**Exercise**
Going through the material below, please gather all lines with the word "object" in them.

------ Data section

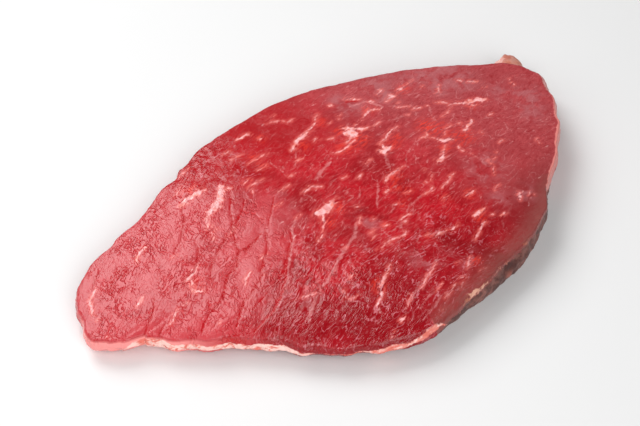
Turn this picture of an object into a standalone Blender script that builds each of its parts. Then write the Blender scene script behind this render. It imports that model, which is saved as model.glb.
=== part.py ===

------------
------ Data section

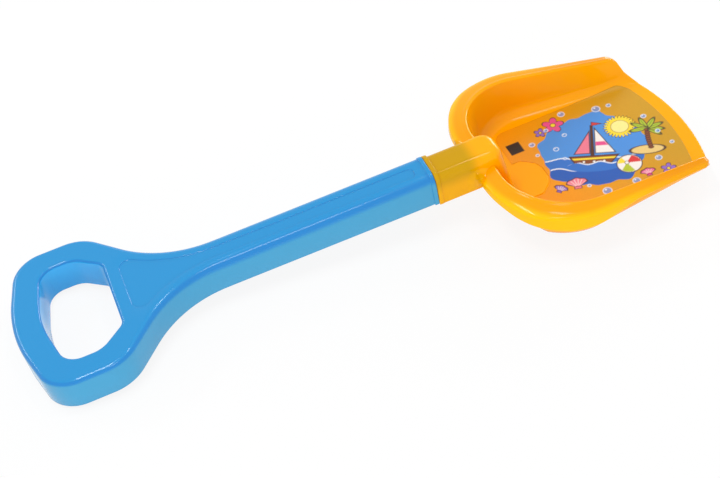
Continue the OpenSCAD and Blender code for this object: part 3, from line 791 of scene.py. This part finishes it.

------------
------ Data section

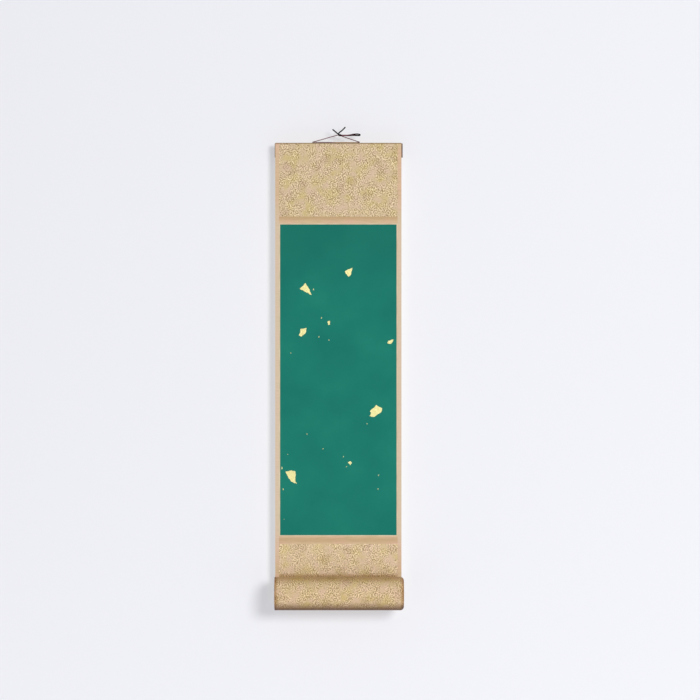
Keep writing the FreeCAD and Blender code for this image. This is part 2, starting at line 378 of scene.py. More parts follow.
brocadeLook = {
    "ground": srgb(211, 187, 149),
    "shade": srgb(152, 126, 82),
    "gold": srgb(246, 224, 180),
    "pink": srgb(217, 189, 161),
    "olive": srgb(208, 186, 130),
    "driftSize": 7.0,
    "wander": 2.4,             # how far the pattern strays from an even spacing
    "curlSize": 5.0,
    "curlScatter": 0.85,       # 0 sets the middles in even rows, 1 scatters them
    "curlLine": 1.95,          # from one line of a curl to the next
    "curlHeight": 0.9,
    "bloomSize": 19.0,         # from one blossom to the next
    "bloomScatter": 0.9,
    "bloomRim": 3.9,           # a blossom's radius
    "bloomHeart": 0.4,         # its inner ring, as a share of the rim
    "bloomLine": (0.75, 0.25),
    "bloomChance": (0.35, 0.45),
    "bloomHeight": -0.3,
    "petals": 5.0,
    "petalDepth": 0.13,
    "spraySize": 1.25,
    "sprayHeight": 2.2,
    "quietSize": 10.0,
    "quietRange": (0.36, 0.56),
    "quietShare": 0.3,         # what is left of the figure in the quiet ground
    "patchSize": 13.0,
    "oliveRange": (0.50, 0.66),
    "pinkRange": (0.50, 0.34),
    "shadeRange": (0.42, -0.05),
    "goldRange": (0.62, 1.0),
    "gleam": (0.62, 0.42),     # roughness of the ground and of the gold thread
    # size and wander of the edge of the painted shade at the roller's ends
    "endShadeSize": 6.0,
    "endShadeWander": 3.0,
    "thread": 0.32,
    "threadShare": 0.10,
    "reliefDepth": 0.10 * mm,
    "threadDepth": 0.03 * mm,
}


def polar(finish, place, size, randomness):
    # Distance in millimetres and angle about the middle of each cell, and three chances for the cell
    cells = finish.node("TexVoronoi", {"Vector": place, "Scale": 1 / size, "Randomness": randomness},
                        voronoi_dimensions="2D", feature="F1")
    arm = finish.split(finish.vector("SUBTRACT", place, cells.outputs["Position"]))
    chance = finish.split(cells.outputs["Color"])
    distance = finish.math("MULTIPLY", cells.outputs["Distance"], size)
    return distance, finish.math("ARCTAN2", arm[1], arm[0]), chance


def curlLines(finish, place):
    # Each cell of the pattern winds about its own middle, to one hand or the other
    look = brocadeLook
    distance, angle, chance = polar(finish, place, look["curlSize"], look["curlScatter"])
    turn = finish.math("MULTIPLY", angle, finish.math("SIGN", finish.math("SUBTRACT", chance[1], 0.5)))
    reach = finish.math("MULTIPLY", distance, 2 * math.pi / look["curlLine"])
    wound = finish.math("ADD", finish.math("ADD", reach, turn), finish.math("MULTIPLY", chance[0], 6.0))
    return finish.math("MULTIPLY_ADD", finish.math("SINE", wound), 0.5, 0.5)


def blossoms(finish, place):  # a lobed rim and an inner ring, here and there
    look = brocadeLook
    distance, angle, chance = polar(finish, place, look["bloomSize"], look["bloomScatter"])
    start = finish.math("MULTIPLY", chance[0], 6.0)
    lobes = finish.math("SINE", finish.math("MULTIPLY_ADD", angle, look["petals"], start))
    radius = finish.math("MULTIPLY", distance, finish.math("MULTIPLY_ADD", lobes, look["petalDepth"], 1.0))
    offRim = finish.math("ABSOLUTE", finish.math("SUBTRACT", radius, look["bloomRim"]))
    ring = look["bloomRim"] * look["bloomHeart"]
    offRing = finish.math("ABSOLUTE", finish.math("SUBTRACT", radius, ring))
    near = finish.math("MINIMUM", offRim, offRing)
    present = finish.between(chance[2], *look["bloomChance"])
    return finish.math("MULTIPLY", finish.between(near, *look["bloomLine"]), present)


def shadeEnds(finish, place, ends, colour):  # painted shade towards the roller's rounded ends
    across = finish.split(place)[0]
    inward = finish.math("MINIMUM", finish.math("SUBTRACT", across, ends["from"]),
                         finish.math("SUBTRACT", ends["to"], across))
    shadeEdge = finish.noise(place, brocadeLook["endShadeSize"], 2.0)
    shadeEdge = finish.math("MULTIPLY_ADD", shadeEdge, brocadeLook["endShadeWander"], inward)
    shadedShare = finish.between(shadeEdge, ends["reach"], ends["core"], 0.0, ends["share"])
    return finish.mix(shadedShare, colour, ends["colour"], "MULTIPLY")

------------

**Exercise solution**
Turn this picture of an object into a standalone Blender script that builds each of its parts. Then write the Blender scene script behind this render. It imports that model, which is saved as model.glb.
Continue the OpenSCAD and Blender code for this object: part 3, from line 791 of scene.py. This part finishes it.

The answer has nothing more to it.